Dorothea Rohde (Bielefeld)
Diskussionen über Steuerprivilegien im 4. Jh. v. Chr. in Athen

In einer finanziellen Notlage wurde Mitte des 4. Jhs. v. Chr. in der athenischen Volksversammlung beantragt, alle Steuerprivilegien aufzuheben. Dieser Gesetzesentwurf musste verfassungsrechtlich geprüft werden. Die 1501 als Richter erlosten Bürger entschieden jedoch, dass der Antrag mit den Grundprinzipien der Verfassungen unvereinbar sei. Die Abschaffung der Steuerprivilegien hätte den gesellschaftlichen Konsens gefährdet: Sie wurden denjenigen verliehen, die sich um die Gemeinschaft verdient gemacht hatten. Mit ihrer Abschaffung hätten sich die Athener also eines wichtigen Mittels beraubt, die Wohlhabenden zur Gemeinwohlorientierung zu motivieren.

Yves Huybrechts (Marburg/Paderborn)
Solidarity, coercion and rebates. Dissension during fiscal reform negotiations in the Holy Roman Empire, 1719-1732: mere excuses or fundamental conflicts?

During the 18th century, Imperial Estates seemed reluctant to pay their fixed annual tax, the Zieler, to finance the Reichskammergericht (Imperial Chamber of Justice). The paper explores the Estates’ debate on this problem as well as possible remedies at the Imperial Diet (1719–1732). Suggestions included abolishing tax privileges, taxing new territories, writing off old dues and toughening up enforcement.
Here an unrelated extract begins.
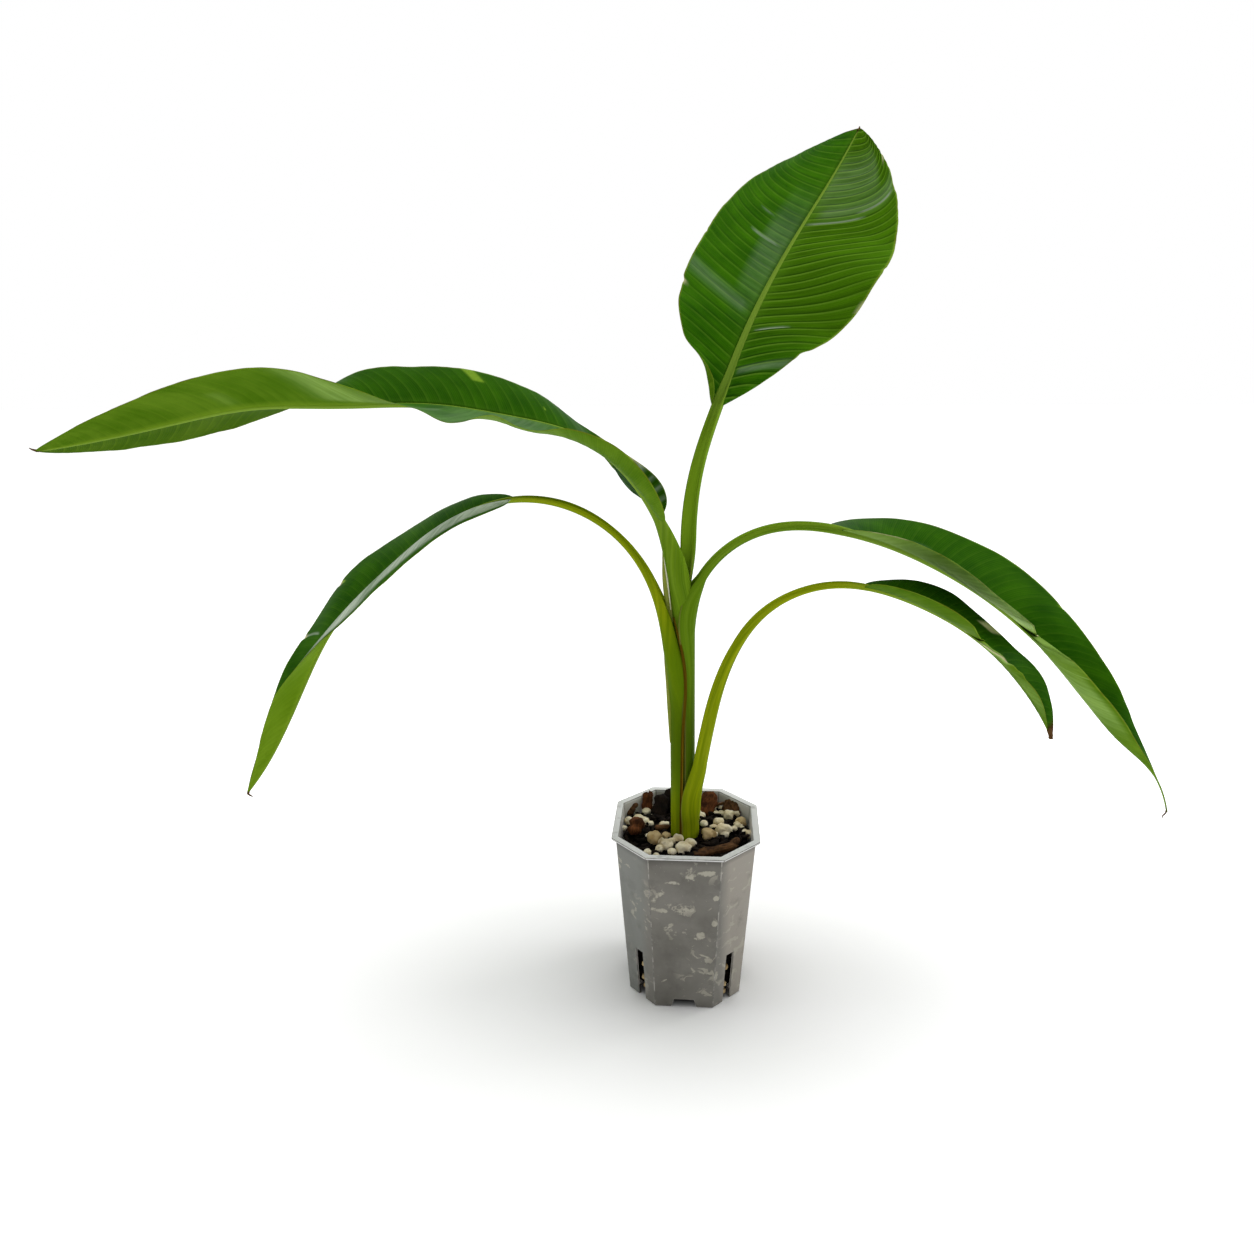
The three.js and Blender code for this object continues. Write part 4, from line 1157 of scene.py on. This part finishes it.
def make_pumice(settings):
    pale, tan = pumice_finish("pumice_pale", *PUMICE_PALE), pumice_finish("pumice_tan", *PUMICE_TAN)
    template = lump_template(4)
    for number in range(1, 15):
        low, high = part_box(f"pumice_{number}")
        centre, size = (low + high) / 2 / MM, (high - low) / 2 / MM
        points, faces = lump(template, centre, size * LUMP_SWELL, number)
        piece = make_piece(f"pumice_lump_{number}", points, faces, [tan if number in TAN_PEBBLES else pale])
        seat(piece, [f"pumice_{number}"])
    small = lump_template(3)
    pebbles = []
    for seed, (x, y, radius, squash) in enumerate(SMALL_PEBBLES):
        centre = (x, y, soil_height(x, y) + radius * 0.25)
        pebbles.append(lump(small, centre, (radius * 1.08, radius * 0.95, radius * squash), seed + 30))
    for number, (x, y, rng) in enumerate(scatter(settings.loose_pebbles, 5, 17)):
        radius = rng.uniform(1.4, 3.2)
        if y > BEHIND_STEM:
            centre = (x, y, soil_height(x, y) + radius * 0.1)
            pebbles.append(lump(small, centre, (radius * 1.1, radius, radius * 0.8), number + 70))
    seat(join("small_pebbles", pebbles, pale))
    edge = []
    for side in range(4):
        turn = side * math.pi / 2 + math.pi / 4
        for step, height in enumerate((5, 14, 29)):
            reach = octagon_reach(turn, body_half(height) - SOIL_CLEAR) - 0.6
            skew = turn + 0.02 * math.sin(3.1 * step + side)
            centre = (reach * math.cos(skew), reach * math.sin(skew), height + 3 * math.sin(side + step))
            edge.append(lump(small, centre, (2.3, 2.4, 2.1), 200 + side * 4 + step))
    seat(join("pebbles_behind_slots", edge, tan))


def bark_finish(name, deep, light):
    bark = Finish(name, Roughness=0.82, Specular_IOR_Level=0.08)
    grain = bark.skin_noise(9, 60, 5, 0.65)
    bark.body = bark.blend(bark.rise(grain, 0.36, 0.68), deep, light)
    bark.coat(bark.rise(bark.noise(120, 3, 0.6), 0.45, 0.62), shade(deep, 0.16), 0.65)
    return bark.done(bark.plus(grain, bark.times(bark.noise(700, 3, 0.6), 0.3)), 0.0006, 0.8)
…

The thesis is that the – apparent – inability of the Empire to maintain its fiscal capacity can mainly be attributed to severely conflicting views concerning imbalances in the tax system and ways to redress them.

Assaf Likhovski (Tel Aviv)
Education, Law and Tax Compliance: The Case of Constitutional Duties in 1950s Israel

What is the role of law in inducing tax compliance? In 1950s Israel education, not law, was seen as the best method for inducing compliance. This paper examines one aspect of this approach, the appearance of constitutional duties (including the duty to pay taxes) in Israeli constitutional debates in the 1950s. Such duties reflected the view that the major role of constitutions was to serve as educational, rather than legal, texts. Beginning in the 1960s, duties gradually disappeared from Israeli constitutional debates, and law replaced education as the major method for inducing tax compliance. This process, the paper argues, was caused by the general decline of republican ideology in Israel.

Korinna Schönhärl (Frankfurt am Main)
Steuerhinterziehung als Argument für die Reform des Steuersystems in der spanischen Transición (1975-1980)

Die grundlegende Reform des Steuersystems war eine zentrale Aufgabe der spanischen Transición, hatte sich dieses doch unter Franco im Stil des 19. Jahrhunderts erhalten. Wissenschaftliche Studien seit Ende der 1960er Jahre wiesen auf die hohe Steuerhinterziehung hin. Dies ließ sich als Argument für eine grundlegende Neugestaltung verwenden, die die finanzielle Basis für einen modernen Wohlfahrtsstaat liefern sollte. Die Reformer hatten damit bis zum „Pakt von Moncloa“ 1977 Erfolg, dann aber zerbrach der Konsens zur Reform des Steuersystems. Der Betrag untersucht, wie zwischen 1975 und 1980 die mangelnde Steuermoral als Argument im Reformdiskurs verwendet wurde.